Maquete para gravura em metal.
Edição Staatsgalerie Modern Kunst, München.
O desenho Febre aparenta-se à série de trabalhos conhecida como «pinturas brancas», que Julião Sarmento desenvolveu ao longo dos anos 90. Como noutros trabalhos dessa série, o traço permanece inacabado. Não descreve formas; sugere situações com extraordinária economia de meios. As linhas organizam-se como afloramentos na superfície branca do papel, parcelas mínimas de informação visual, fragmentos de uma cena que a memória do artista apontou.
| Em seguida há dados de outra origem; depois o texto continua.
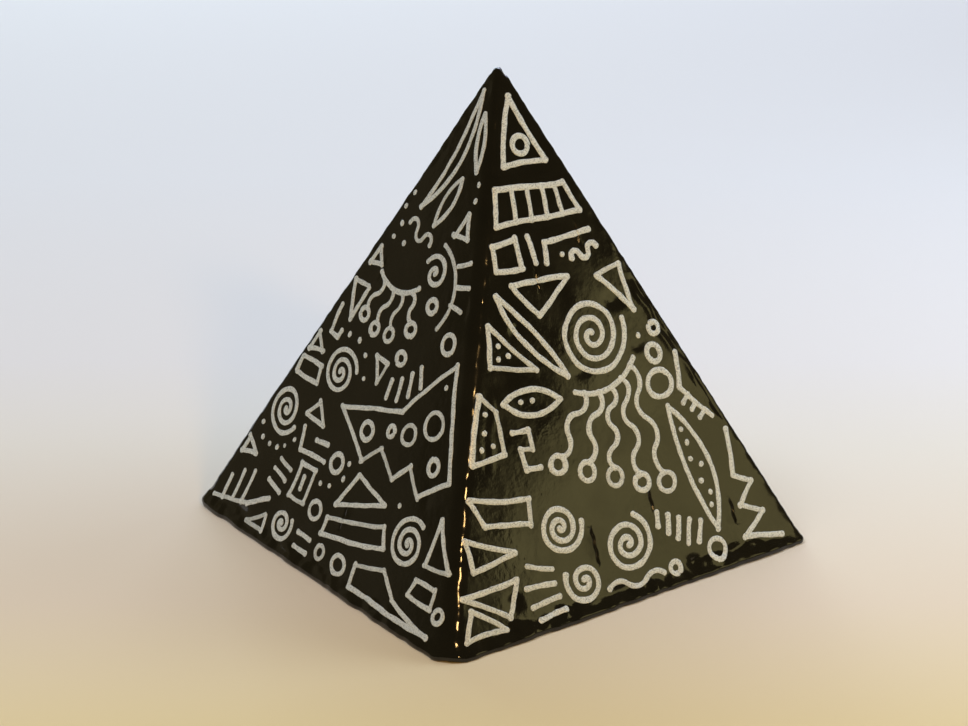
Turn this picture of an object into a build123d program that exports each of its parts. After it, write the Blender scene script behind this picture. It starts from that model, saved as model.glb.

Os corpos, mais adivinhados do que observados, não têm substância concreta. O espaço é indefinido, sem coordenadas ou objectos que o qualifiquem. O enquadramento apenas torna perceptível o pormenor de um movimento aparente de duas figuras: um protagonista sem fisionomia que descobrimos em primeiro plano, graças ao gesto das mãos que se unem pela ponta dos dedos. Essa figura – identificada também pela linha curva que assinala vagamente o perfil de um ombro – parece separada, numa atitude ambígua que pode sugerir uma ponderação distanciada ou um afastamento meditativo. À direita, uma segunda figura: as linhas de um rosto parcialmente escondido, de que vemos apenas os olhos semicerrados. Esta última figura (feminina?) parece beijar ou tocar o ombro da primeira (um homem?). O resto da acção permanece escondida do olhar do espectador, mas a sugestão que o inacabamento da imagem igualmente aviva é a de uma tensão afectiva ou de um desencontro, uma divergência ou uma distanciação, como se as relações humanas acabassem naufragadas na branca espessura da solidão.